_STORED DATA_.

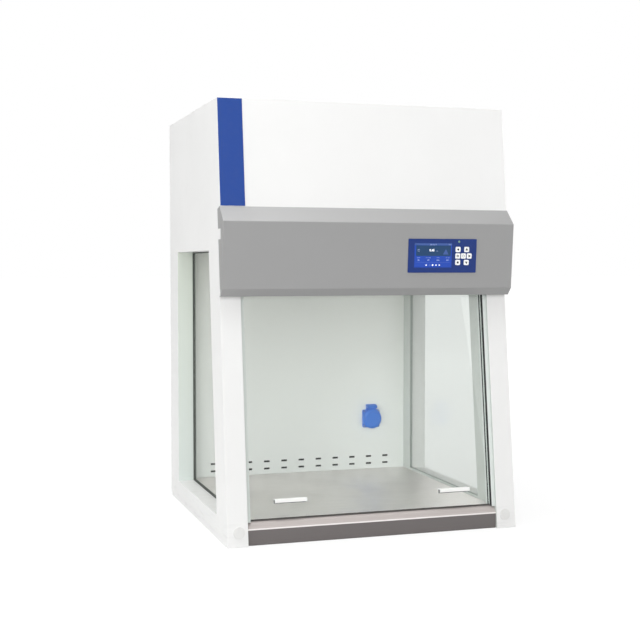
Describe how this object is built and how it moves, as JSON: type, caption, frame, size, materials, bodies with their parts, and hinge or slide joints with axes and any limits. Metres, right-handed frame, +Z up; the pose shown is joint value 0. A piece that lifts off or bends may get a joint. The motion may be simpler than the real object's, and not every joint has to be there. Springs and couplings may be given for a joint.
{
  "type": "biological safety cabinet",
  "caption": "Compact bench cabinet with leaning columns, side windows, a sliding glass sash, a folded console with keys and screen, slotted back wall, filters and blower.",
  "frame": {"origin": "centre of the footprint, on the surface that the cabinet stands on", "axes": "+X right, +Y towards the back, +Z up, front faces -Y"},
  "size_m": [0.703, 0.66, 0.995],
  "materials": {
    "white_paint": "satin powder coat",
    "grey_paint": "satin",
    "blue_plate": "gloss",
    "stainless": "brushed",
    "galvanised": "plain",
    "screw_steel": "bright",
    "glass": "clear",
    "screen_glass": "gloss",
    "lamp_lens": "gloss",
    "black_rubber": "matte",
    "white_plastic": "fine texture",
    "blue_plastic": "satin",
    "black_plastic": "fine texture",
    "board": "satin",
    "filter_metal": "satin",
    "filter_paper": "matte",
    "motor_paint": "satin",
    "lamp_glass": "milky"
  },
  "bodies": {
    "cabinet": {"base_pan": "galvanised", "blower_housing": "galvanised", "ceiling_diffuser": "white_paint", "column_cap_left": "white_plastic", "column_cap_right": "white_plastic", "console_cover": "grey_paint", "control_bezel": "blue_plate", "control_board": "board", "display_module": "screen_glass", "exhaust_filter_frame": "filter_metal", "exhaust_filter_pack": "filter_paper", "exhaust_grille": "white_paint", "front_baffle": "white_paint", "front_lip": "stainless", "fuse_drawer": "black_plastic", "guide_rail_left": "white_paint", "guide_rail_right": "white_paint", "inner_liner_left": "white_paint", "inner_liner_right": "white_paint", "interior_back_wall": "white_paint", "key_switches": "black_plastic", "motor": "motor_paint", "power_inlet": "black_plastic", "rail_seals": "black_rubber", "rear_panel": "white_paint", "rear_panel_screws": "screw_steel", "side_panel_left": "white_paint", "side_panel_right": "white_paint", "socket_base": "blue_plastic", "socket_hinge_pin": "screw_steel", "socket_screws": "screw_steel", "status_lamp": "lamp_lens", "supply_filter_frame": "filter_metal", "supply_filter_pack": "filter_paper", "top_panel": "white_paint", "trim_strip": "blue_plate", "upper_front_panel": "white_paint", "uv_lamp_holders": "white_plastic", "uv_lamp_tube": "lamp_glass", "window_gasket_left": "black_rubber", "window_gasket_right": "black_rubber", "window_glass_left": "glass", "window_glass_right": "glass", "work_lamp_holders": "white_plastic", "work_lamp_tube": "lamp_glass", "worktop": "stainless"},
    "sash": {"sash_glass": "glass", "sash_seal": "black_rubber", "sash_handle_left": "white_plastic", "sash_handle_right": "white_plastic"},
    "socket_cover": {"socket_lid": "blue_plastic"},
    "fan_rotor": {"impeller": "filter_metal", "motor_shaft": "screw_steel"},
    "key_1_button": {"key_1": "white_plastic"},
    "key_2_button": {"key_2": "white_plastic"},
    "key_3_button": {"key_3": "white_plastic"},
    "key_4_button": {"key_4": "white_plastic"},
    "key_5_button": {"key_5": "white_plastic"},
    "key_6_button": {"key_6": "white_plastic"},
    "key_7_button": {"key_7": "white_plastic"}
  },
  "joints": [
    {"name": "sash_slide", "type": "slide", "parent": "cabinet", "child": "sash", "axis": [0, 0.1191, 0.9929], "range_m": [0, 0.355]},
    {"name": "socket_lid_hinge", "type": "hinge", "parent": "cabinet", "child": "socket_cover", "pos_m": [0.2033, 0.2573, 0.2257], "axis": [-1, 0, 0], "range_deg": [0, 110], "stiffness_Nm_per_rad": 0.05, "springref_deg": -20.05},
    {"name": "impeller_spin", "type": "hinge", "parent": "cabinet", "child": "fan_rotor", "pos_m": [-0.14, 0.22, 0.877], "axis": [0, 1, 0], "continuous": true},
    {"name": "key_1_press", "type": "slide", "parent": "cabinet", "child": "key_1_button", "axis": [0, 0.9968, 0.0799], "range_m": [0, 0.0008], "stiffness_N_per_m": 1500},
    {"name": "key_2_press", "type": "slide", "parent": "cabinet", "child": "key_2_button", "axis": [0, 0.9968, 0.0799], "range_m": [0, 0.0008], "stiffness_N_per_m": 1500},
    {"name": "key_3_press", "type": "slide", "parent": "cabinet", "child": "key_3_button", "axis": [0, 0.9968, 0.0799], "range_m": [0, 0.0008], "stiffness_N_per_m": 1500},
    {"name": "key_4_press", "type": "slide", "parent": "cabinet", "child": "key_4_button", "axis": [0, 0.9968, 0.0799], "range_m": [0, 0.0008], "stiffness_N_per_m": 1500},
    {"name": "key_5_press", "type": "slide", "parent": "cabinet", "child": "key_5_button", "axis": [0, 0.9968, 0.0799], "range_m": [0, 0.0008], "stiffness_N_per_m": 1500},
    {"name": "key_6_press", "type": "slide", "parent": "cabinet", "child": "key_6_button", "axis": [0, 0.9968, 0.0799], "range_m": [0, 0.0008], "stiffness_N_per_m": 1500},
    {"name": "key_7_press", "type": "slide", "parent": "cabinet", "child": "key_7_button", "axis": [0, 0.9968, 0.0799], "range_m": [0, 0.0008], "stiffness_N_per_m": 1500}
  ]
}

_JOB_. Reproduce the full listing exactly.

_FINAL ANSWER_.
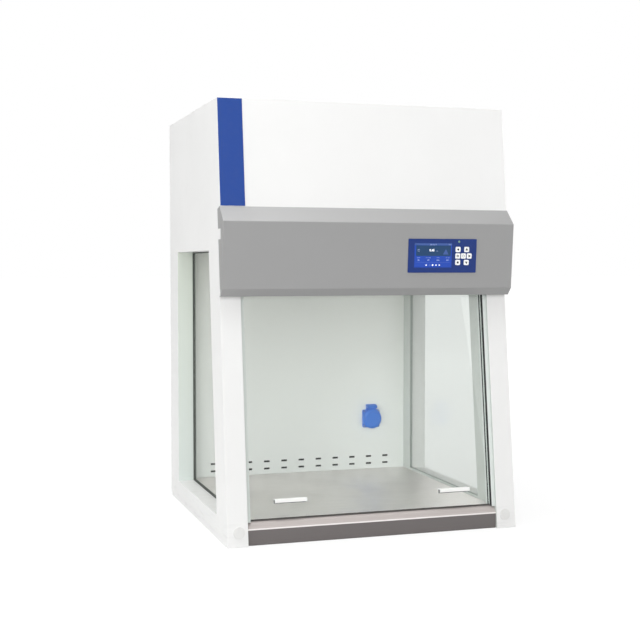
Describe how this object is built and how it moves, as JSON: type, caption, frame, size, materials, bodies with their parts, and hinge or slide joints with axes and any limits. Metres, right-handed frame, +Z up; the pose shown is joint value 0. A piece that lifts off or bends may get a joint. The motion may be simpler than the real object's, and not every joint has to be there. Springs and couplings may be given for a joint.
{
  "type": "biological safety cabinet",
  "caption": "Compact bench cabinet with leaning columns, side windows, a sliding glass sash, a folded console with keys and screen, slotted back wall, filters and blower.",
  "frame": {"origin": "centre of the footprint, on the surface that the cabinet stands on", "axes": "+X right, +Y towards the back, +Z up, front faces -Y"},
  "size_m": [0.703, 0.66, 0.995],
  "materials": {
    "white_paint": "satin powder coat",
    "grey_paint": "satin",
    "blue_plate": "gloss",
    "stainless": "brushed",
    "galvanised": "plain",
    "screw_steel": "bright",
    "glass": "clear",
    "screen_glass": "gloss",
    "lamp_lens": "gloss",
    "black_rubber": "matte",
    "white_plastic": "fine texture",
    "blue_plastic": "satin",
    "black_plastic": "fine texture",
    "board": "satin",
    "filter_metal": "satin",
    "filter_paper": "matte",
    "motor_paint": "satin",
    "lamp_glass": "milky"
  },
  "bodies": {
    "cabinet": {"base_pan": "galvanised", "blower_housing": "galvanised", "ceiling_diffuser": "white_paint", "column_cap_left": "white_plastic", "column_cap_right": "white_plastic", "console_cover": "grey_paint", "control_bezel": "blue_plate", "control_board": "board", "display_module": "screen_glass", "exhaust_filter_frame": "filter_metal", "exhaust_filter_pack": "filter_paper", "exhaust_grille": "white_paint", "front_baffle": "white_paint", "front_lip": "stainless", "fuse_drawer": "black_plastic", "guide_rail_left": "white_paint", "guide_rail_right": "white_paint", "inner_liner_left": "white_paint", "inner_liner_right": "white_paint", "interior_back_wall": "white_paint", "key_switches": "black_plastic", "motor": "motor_paint", "power_inlet": "black_plastic", "rail_seals": "black_rubber", "rear_panel": "white_paint", "rear_panel_screws": "screw_steel", "side_panel_left": "white_paint", "side_panel_right": "white_paint", "socket_base": "blue_plastic", "socket_hinge_pin": "screw_steel", "socket_screws": "screw_steel", "status_lamp": "lamp_lens", "supply_filter_frame": "filter_metal", "supply_filter_pack": "filter_paper", "top_panel": "white_paint", "trim_strip": "blue_plate", "upper_front_panel": "white_paint", "uv_lamp_holders": "white_plastic", "uv_lamp_tube": "lamp_glass", "window_gasket_left": "black_rubber", "window_gasket_right": "black_rubber", "window_glass_left": "glass", "window_glass_right": "glass", "work_lamp_holders": "white_plastic", "work_lamp_tube": "lamp_glass", "worktop": "stainless"},
    "sash": {"sash_glass": "glass", "sash_seal": "black_rubber", "sash_handle_left": "white_plastic", "sash_handle_right": "white_plastic"},
    "socket_cover": {"socket_lid": "blue_plastic"},
    "fan_rotor": {"impeller": "filter_metal", "motor_shaft": "screw_steel"},
    "key_1_button": {"key_1": "white_plastic"},
    "key_2_button": {"key_2": "white_plastic"},
    "key_3_button": {"key_3": "white_plastic"},
    "key_4_button": {"key_4": "white_plastic"},
    "key_5_button": {"key_5": "white_plastic"},
    "key_6_button": {"key_6": "white_plastic"},
    "key_7_button": {"key_7": "white_plastic"}
  },
  "joints": [
    {"name": "sash_slide", "type": "slide", "parent": "cabinet", "child": "sash", "axis": [0, 0.1191, 0.9929], "range_m": [0, 0.355]},
    {"name": "socket_lid_hinge", "type": "hinge", "parent": "cabinet", "child": "socket_cover", "pos_m": [0.2033, 0.2573, 0.2257], "axis": [-1, 0, 0], "range_deg": [0, 110], "stiffness_Nm_per_rad": 0.05, "springref_deg": -20.05},
    {"name": "impeller_spin", "type": "hinge", "parent": "cabinet", "child": "fan_rotor", "pos_m": [-0.14, 0.22, 0.877], "axis": [0, 1, 0], "continuous": true},
    {"name": "key_1_press", "type": "slide", "parent": "cabinet", "child": "key_1_button", "axis": [0, 0.9968, 0.0799], "range_m": [0, 0.0008], "stiffness_N_per_m": 1500},
    {"name": "key_2_press", "type": "slide", "parent": "cabinet", "child": "key_2_button", "axis": [0, 0.9968, 0.0799], "range_m": [0, 0.0008], "stiffness_N_per_m": 1500},
    {"name": "key_3_press", "type": "slide", "parent": "cabinet", "child": "key_3_button", "axis": [0, 0.9968, 0.0799], "range_m": [0, 0.0008], "stiffness_N_per_m": 1500},
    {"name": "key_4_press", "type": "slide", "parent": "cabinet", "child": "key_4_button", "axis": [0, 0.9968, 0.0799], "range_m": [0, 0.0008], "stiffness_N_per_m": 1500},
    {"name": "key_5_press", "type": "slide", "parent": "cabinet", "child": "key_5_button", "axis": [0, 0.9968, 0.0799], "range_m": [0, 0.0008], "stiffness_N_per_m": 1500},
    {"name": "key_6_press", "type": "slide", "parent": "cabinet", "child": "key_6_button", "axis": [0, 0.9968, 0.0799], "range_m": [0, 0.0008], "stiffness_N_per_m": 1500},
    {"name": "key_7_press", "type": "slide", "parent": "cabinet", "child": "key_7_button", "axis": [0, 0.9968, 0.0799], "range_m": [0, 0.0008], "stiffness_N_per_m": 1500}
  ]
}